What is happening on the ground is neither a spontaneous conflict nor an isolated confrontation. It is part of a process of political and security exchanges and settlements quietly managed between the Damascus authority and the SDF, under regional and international sponsorship, in which both Turkey and Israel play undeclared roles, according to a logic of geographical and political bargaining:
southern Syria weighed on the scale of regional interests, in exchange for the neighborhoods of Sheikh Maqsoud and Ashrafieh, and perhaps far more than that.
More dangerous than all of the above, however, is the fact that Kurdish rights in Syria are today hanging by a thread. The claim that the SDF constitutes a genuine guarantee of Kurdish national rights, or that it is capable of imposing these rights in any future Syrian constitution, is a dangerous political illusion, unsupported by real power balances or by the nature of existing alliances. Experience has demonstrated that the SDF is managed as a temporary functional tool, not as a long-term national or ethnic project.
Even eastern Euphrates—now presented as a “stable zone of influence”—is not immune to this fate. On the contrary, all political and security indicators confirm that its handover to the authority in Damascus is only a matter of time, within international understandings that prioritize superficial stability over political justice, and reproduce the same centralized system, with cosmetic modifications that do not touch the core of authoritarianism.
In this context, decentralization does not appear as a comprehensive political right for all components of Syria, but rather as an instrument applied selectively: granted to the Syrian coast, managed through special balances in the south, while being hollowed out in Kurdish regions, which will be returned to political submission without any real constitutional guarantees.
What we are witnessing today is not the end of a crisis, but the beginning of a systematic liquidation of the Kurdish cause in Syria, through top-down settlements in which the Kurdish people do not participate, which do not represent their will, and which are managed according to the logic of international interests rather than historical and political rights.

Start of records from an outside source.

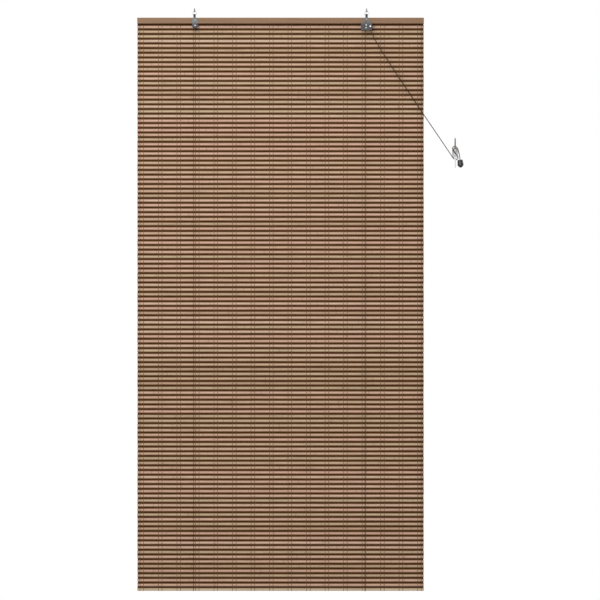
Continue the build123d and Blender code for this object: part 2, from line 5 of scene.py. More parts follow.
import bpy
import numpy as np
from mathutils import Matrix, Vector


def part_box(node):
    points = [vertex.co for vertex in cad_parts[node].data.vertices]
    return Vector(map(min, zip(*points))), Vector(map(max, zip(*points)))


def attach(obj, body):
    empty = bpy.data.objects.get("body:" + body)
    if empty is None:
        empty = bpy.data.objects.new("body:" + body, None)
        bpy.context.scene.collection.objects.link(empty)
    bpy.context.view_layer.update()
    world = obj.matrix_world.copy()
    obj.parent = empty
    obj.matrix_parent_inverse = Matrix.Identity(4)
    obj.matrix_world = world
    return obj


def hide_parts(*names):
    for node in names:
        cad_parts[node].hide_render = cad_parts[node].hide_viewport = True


bl_info = {
    "name": "Bamboo Roll Up Blind",
    "version": (1, 0, 0),
    "blender": (4, 5, 0),
    "location": "View3D > Sidebar > Blind",
    "description": "Slats, threads, cords, metal parts and stage of a bamboo roll up blind",
    "category": "Object",
}

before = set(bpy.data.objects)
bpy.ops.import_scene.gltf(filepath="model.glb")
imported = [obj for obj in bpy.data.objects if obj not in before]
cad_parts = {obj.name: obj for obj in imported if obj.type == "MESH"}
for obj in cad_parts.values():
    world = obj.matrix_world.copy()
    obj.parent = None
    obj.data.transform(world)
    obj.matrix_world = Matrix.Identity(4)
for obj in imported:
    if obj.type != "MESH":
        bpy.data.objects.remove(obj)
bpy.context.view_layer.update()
MILLIMETRE = 0.001

# Places that follow from the solids
MAT_LOW, MAT_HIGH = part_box("blind_mat")
BAR_LOW, BAR_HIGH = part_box("bottom_bar")
RAIL_LOW, RAIL_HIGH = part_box("head_rail")
MAT_Y = (MAT_LOW[1] + MAT_HIGH[1]) / 2

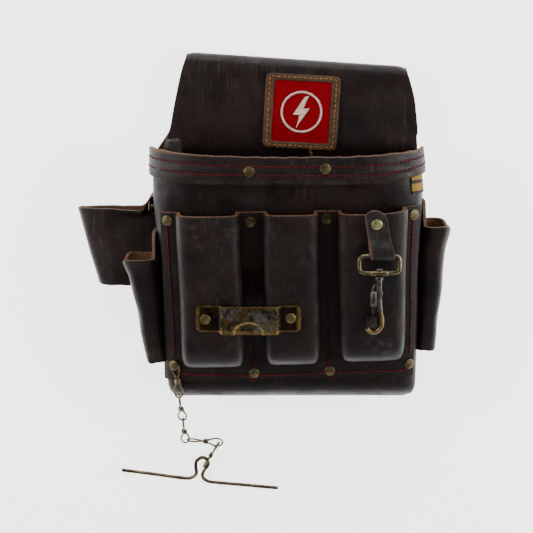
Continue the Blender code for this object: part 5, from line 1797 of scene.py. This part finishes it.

Accordingly, continuing to sell illusions, or tying the fate of the Kurds to temporary military arrangements, is a grave existential gamble. What is required today is neither silence nor blind alignment, but a courageous political review that redefines the Kurdish project in Syria on independent, democratic foundations, beyond functional instrumentalization.
Therefore, betting on the extraction of Kurdish rights within the borders of a Syrian state that has historically proven its incapacity and hostility toward any genuine partnership is no longer a realistic option. The only path to protecting Kurdish existence, dignity, and political decision-making is a clear and explicit demand for the independence of Kurdistan—not the acceptance of suspended rights within a state that has never recognized the true owners of the land.
History does not show mercy to those who gamble on time, and rights that are not seized through collective political consciousness are sold in the first deal.